8. Carl Edwards (LW: 9): Are we going to spend this space psycho-analyzing the comments Edwards made on Friday in the media center and on Saturday before the race when he (kind of) addressed his future plans? No, we're not. Edwards is hellbent on keeping the negotiations a secret and they'll be wrapped up soon enough. When was the last time a driver entered the Chase without a new contract?
9. Kyle Larson (LW: 10): Larson finished 12th after starting fifth. Not shabby, right? He's become the prime beneficiary of Ganassi's improvement this season. And is it us, or does Larson not really look anything like his poster for the Sprint All-Star Race? And speaking of that race, we're going to go with Clint Bowyer and Larson as the two drivers to advance from the Open on Friday night.

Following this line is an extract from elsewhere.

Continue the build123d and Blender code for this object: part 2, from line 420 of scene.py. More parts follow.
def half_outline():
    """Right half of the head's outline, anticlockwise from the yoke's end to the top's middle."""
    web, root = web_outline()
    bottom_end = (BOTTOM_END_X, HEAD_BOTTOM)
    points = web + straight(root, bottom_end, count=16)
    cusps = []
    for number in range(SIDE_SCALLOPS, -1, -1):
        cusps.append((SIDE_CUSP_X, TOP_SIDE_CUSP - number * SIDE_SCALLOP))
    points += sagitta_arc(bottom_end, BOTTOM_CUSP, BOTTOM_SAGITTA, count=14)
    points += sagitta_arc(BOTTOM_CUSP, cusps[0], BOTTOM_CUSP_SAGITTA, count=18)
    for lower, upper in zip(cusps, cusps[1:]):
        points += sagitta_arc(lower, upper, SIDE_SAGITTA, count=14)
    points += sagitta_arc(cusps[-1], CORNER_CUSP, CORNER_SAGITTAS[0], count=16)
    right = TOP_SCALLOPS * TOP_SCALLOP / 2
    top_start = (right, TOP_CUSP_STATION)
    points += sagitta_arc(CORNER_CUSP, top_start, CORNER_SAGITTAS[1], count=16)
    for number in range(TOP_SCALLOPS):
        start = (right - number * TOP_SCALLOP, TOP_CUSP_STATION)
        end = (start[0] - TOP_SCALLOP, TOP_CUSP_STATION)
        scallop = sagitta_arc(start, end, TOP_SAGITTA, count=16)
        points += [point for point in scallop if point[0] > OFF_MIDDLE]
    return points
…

10. Brad Keselowski (LW: 11): Keselowski defended his Talladega actions reasonably before the race weekend. While you still may not agree with him, if you don't see his perspective, you're not looking in the right spot. He also went from euphoria to agony Friday night when Ryan Blaney was side-by-side with Logano for the lead in the Truck race while both were driving Keselowski-owned trucks. Not long after Blaney was to Logano's inside, his truck wobbled and hit the wall, before being clobbered by two trucks behind him.
11. Kasey Kahne (LW: NR): Did you know that Saturday night was the first time Kasey Kahne has finished in the top five all season? It's shades of his miserable 2007 season when he had just one top five all year. No, that season won't repeat itself, but Kahne's going to need to get a win to get into the Chase. We're going to say Pocono.
12. Danica Patrick (LW: NR): How long is the stay in Power Rankings for Danica? It's going to depend on what happens at the 600. The race is more important for her than it is for other drivers, simply because she needs to show that her seventh at Kansas wasn't a fluke. Right now, based off past history at intermediate tracks, it looks like one. Future performance will either validate or disprove that.
Lucky Dog: How about Aric Almirola, who finished seventh?
The DNF: Jamie McMurray can't catch a break. He had a decent car Saturday but lost a tire and smashed the wall.